When ground into flour, einkorn is also more complicated to bake with because its molecular structure is different from regular wheat flour. When made into dough, einkorn flour is also stickier, rises more slowly and absorbs moisture at a different rate than regular flour.

After testing many recipes, Bartolucci authored “Einkorn: Nature’s Original Wheat,” published by Clarkson Potter in 2014, to share successful recipes and techniques, including using a sourdough starter for making bread.

A number of the attendees were already Jovial and einkorn fans and had come to the presentation to learn more.

Desirée Pearson and Rob Champagne, of Lebanon, Conn., who found out about the event via Facebook, said they started with Jovial’s gluten-free pasta about a year and a half ago and were experimenting with the company’s other products.
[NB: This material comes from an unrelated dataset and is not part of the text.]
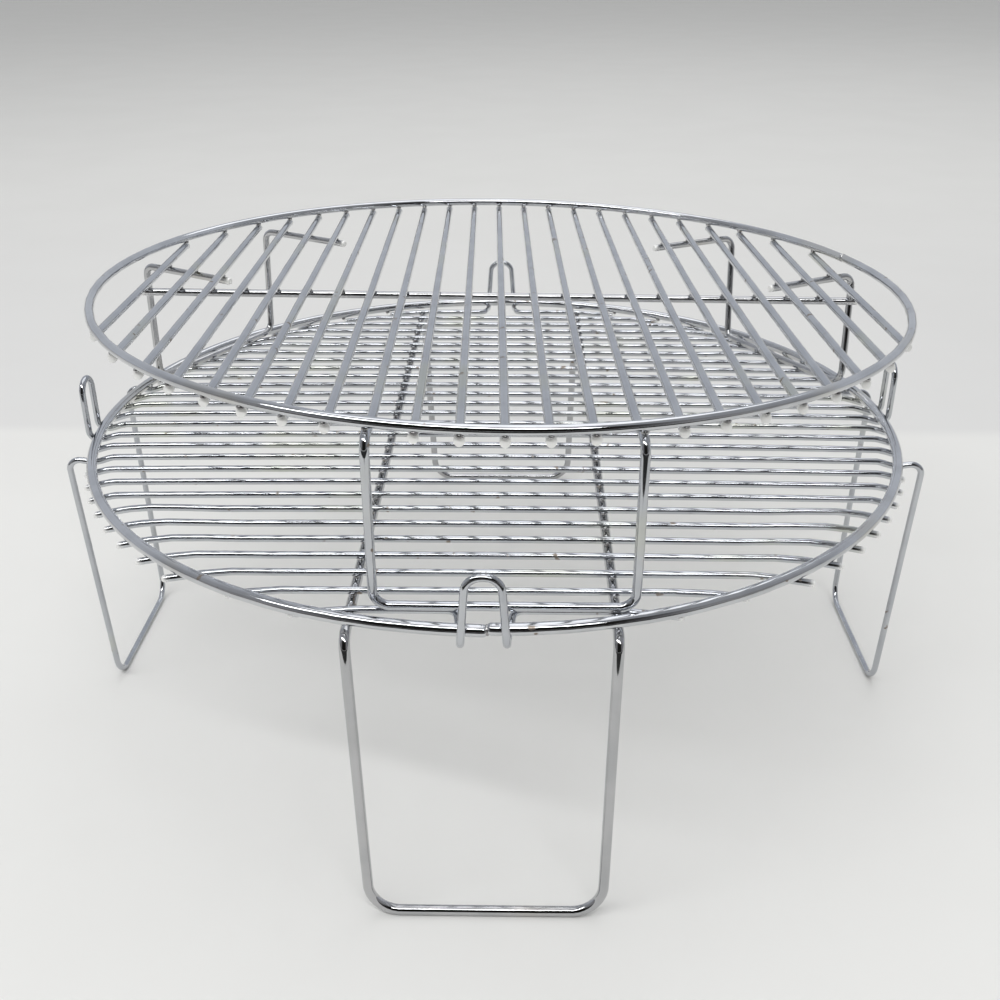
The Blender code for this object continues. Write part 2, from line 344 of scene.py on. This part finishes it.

“We find einkorn is easy to digest,” said Pearson. “We wanted to learn more about how to cook with it — that’s why we’re here.”

Howard and Laura Bergenholtz, of Columbia, Conn., said they’d been baking with einkorn for about a year and a half but were looking for tips for working with the grain.

“It is very much experimental; with all of the recipes, you’ve got to figure it out. It’s a new way of baking,” said Howard Bergenholtz. “We just figured this is an easy way to get a step ahead — find out what the tricks are.”

“We haven’t purchased the cookbook; he’s just experimenting on his own,” said Laura Bergenholtz, adding that she previously avoided bread for years because it caused her to gain weight, but she can eat einkorn bread without that concern. “If I ate bread twice a week, I used to gain weight. But now I eat bread every day — it’s amazing.”

The couple buys 20 pounds of einkorn flour every six weeks and bakes two loaves per week, Howard said.

“It’s the best pie crust, and I make biscotti; the pancakes are great, and I make profiteroles,” he laughed. “The more we eat, the more we have to bake.”

Lauren Vickerman, of Pawcatuck, who is an e-commerce associate for the company, said customers often call to ask questions about baking techniques.

“It’s a little challenging because it’s so different from modern wheat; you kind of have to forget what you already know,” she said. “Carla’s Italian and she has a real old-school talent and it’s an old-school way of baking. It’s not just an old grain, it’s an old technique.”